See the bunk in the actual room with Re-Design

A bunk bed dominates a kids' room, so getting the scale and color right before it arrives saves a lot of grief. Upload a photo of the room to Re-Design and the app drops a bunk into your real space, so you can judge whether a loft, an L-shape, or a staircase model fits the floor and clears the ceiling fan before you order. Test bedding colors and a wall scheme around it, see how much play space survives underneath, and confirm the ladder lands somewhere sensible rather than blocking the closet. Picturing the finished room with your own walls and windows turns a big, awkward purchase into a confident one.

Frequently Asked Questions

How tall do bunk bed guardrails need to be?

The guardrails on a top bunk must rise at least 5 inches above the top of the mattress and run along both sides, including the wall side, because children roll in their sleep. Any gap, including the space between the rail and the mattress, should stay under 3.5 inches so a head or limb cannot wedge through. Use a thin top mattress around 6 to 7 inches so it does not raise the sleeping surface and shrink that rail height.

What age can a child sleep on the top bunk?

The widely followed rule is that no child under 6 sleeps on the top bunk, because younger kids lack the balance and judgment to climb and sleep up high safely, and most bunk falls involve them. Keep younger siblings on the bottom, save the top for older children, and add a nightlight near the ladder so any nighttime climb down is well lit and far less likely to end in a slip.

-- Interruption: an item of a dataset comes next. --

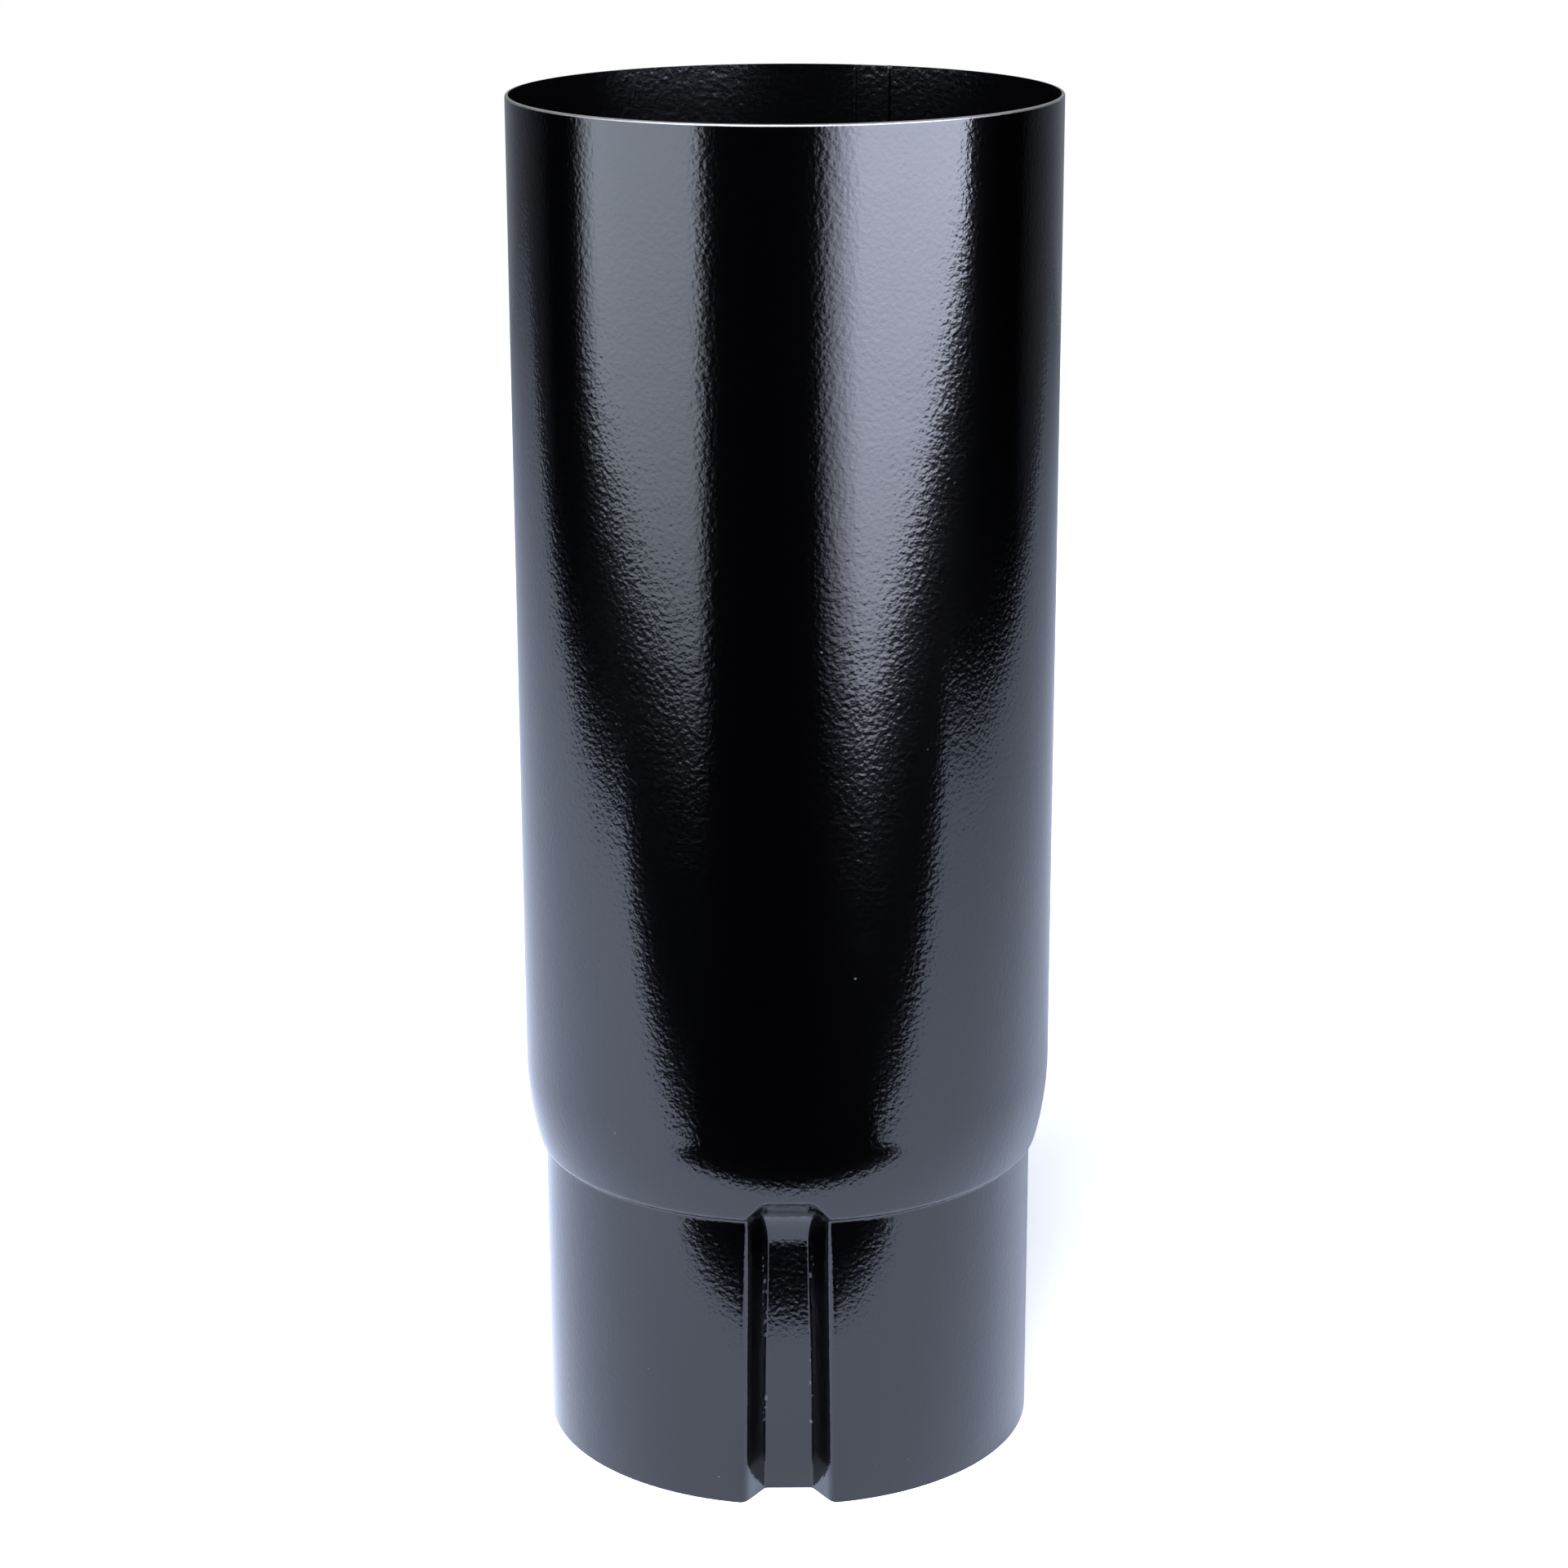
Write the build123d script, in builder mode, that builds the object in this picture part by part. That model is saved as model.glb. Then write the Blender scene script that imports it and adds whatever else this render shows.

How much ceiling clearance does a bunk bed need?

Leave at least 33 to 36 inches between the top mattress and the ceiling so a child can sit up without ducking, and check what is mounted overhead, since a ceiling fan or a flush light above the top bunk is a real hazard. A standard 8-foot ceiling gives a standard bunk comfortable headroom, but a loft or triple bunk can run tight, so measure the actual distance in your room rather than trusting the product listing.